The Walter G. Kolb Story
Walter George Kolb Sr., Donna Kolb Boesl’s grandfather, was born September 29th, 1902. He was the son of George Henry F. Kolb, and Thirza K. Kolb.
|Walter G. Kolb|
Walter Kolb enjoyed his early days as a child growing up in Georgetown, Washington DC, prior to current modes of transportation or electricity. Horse drawn carriages were being phased out, and now trolley cars were the way to get around town. Electricity in homes was not yet commonplace, used mostly only in the White House, in other Government Buildings, and the elite. Generally homes were still lit by gas light.
But change was underway, and Walter wanted to be a part of one of the biggest conveniences of his time. Always exhibiting an outgoing personality and a curious mind, Walter started working at an early age. With only an 8th grade education, and an entrepreneurial spirit, Walter started his career installing fuse boxes into homes in the Georgetown area. Many of these homes were receiving electricity for the very first time. He performed his service calls by trolley car.
In 1925, at the age of 23, Walter founded his own electrical company, Kolb Electric. He started as a one man operation, installing electricity into many homes in the Washington DC area. It was during this time in which more and more products were being produced and used requiring electricity. Some of these include:
- 1921 – refrigerator
- 1924 – blender
- 1925 – electric mixer
- 1927 – coffee percolator
- 1927 – electric saw
- 1930 – heat lamp
- 1935 – electric fan
- 1937 – washing machine
- 1938 – garbage disposer
- 1939 – television set
- 1947 – room air conditioner
- 1951 – hand-held hair dryer
- 1956 – electric can opener
- 1959 – lighted telephone
As homeowners’ uses for these convenient appliances grew, there was a need for more access and outlets for electricity than what was originally planned within the home. Walter, who had been installing electrical products for years by this time, was not happy with the current outlet available for home installation, and decided to create a better one.
He developed his own outlet, the Convenience Outlet, and applied for the patent July 23, 1945. This outlet was created differently than those prior, as the time to install his Convenience Outlet into homes was cut in half. The outlet bore resemblance to the modern day outlet, with two receptacles able to plug in at once. His Convenience Outlet was an improvement as the cover plate mounted flush with the wall creating a better appearance, and needing a smaller area to install into walls or baseboards than prior outlets.
His Patent for his Convenience Outlet was approved and granted January 18th, 1949.

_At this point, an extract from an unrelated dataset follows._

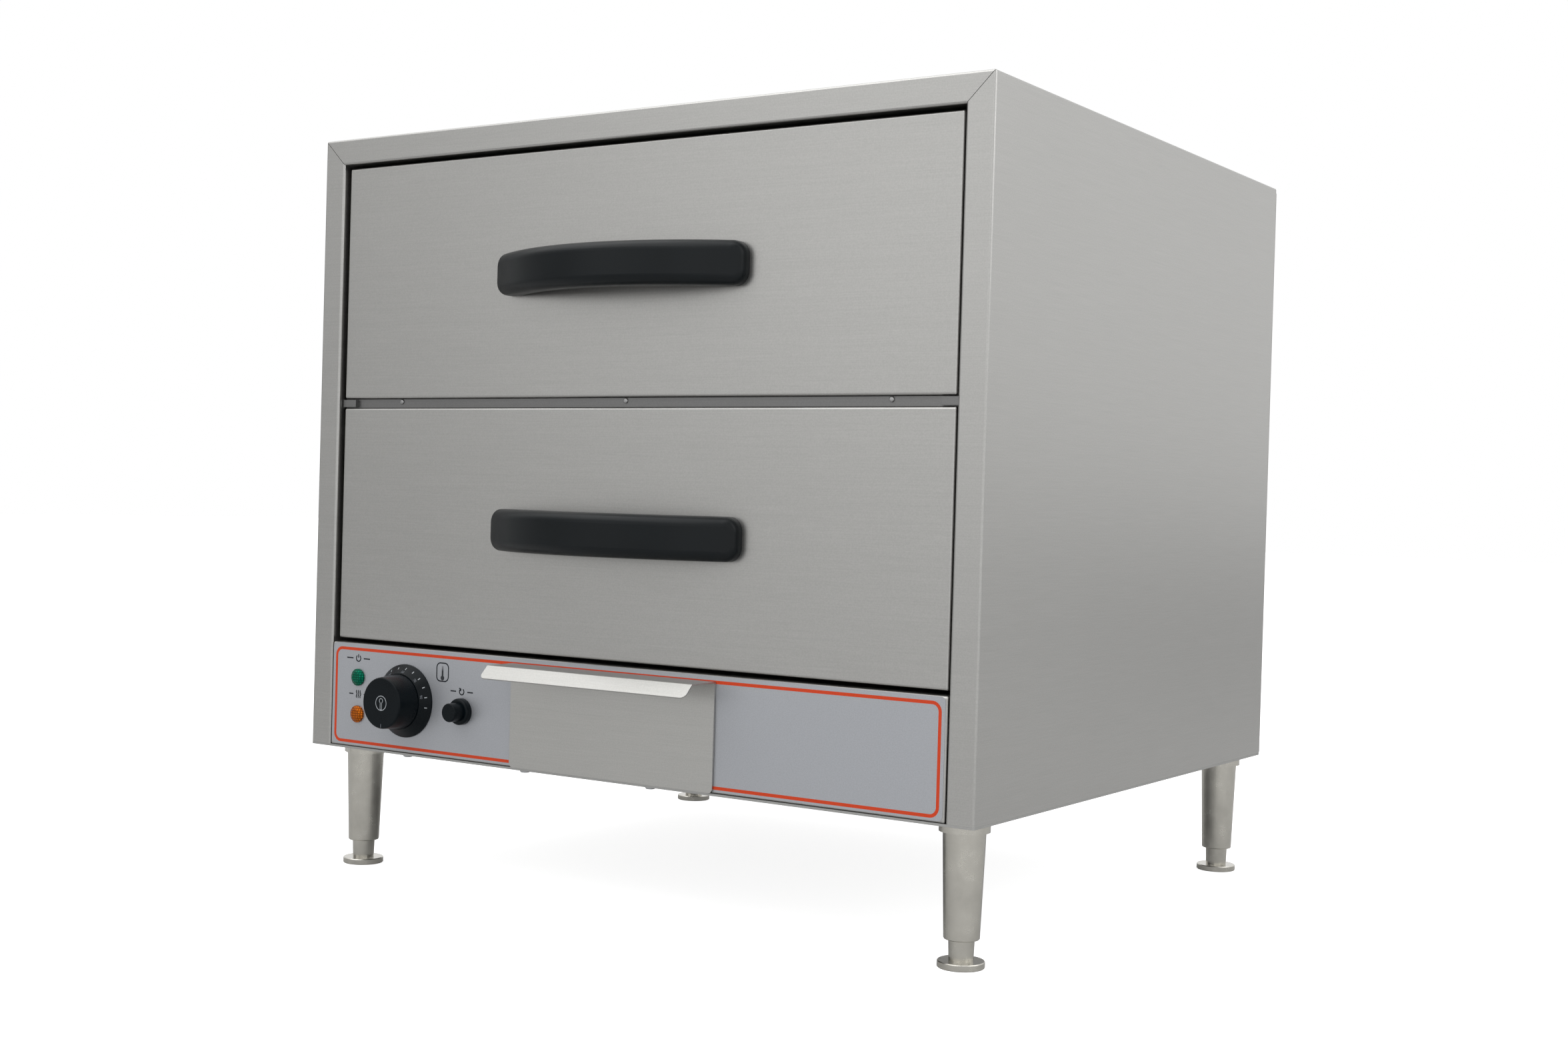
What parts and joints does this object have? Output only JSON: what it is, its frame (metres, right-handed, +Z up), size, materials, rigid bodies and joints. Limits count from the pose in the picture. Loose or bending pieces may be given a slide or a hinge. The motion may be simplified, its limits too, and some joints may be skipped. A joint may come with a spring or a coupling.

During Walter’s successful professional career he maintained a strong and active presence within the community.
He was an active member of the Rotary Club in Bethesda and Chevy Chase, where he presided over many events generating thousands of dollars selling war bonds during the WWII era. As a master of ceremonies for these events, he toured army camp hospitals and USO clubs, entertaining attendees with his talent and wit.
Walter was also a member and involved with the Washington Executives Association, a 32nd Degree Mason, a member of the Almas Temple, and a director of the Chevy Chase Building and Loan and Perpetual Building Association.
Walter was married to Gladys May Kolb, and had three children, Walter, Kenneth and Richard. He died March 19th, 1983 at the age of 80.
Walter’s legacy is his dedication to his customers, offering the best in electrical product and services. He was a leader in his industry, and within the community.
At Walter Electric we are proud of our name and our heritage. Our goal is to live to the standards created by Walter, and provide unequaled service to our community. From our roots we are wired to work. We are wired to work hard, to make sure your electricity works safely and properly for you, in all applications you require. We’ve been wired that way from the early Walter days to the current Walter Electric era.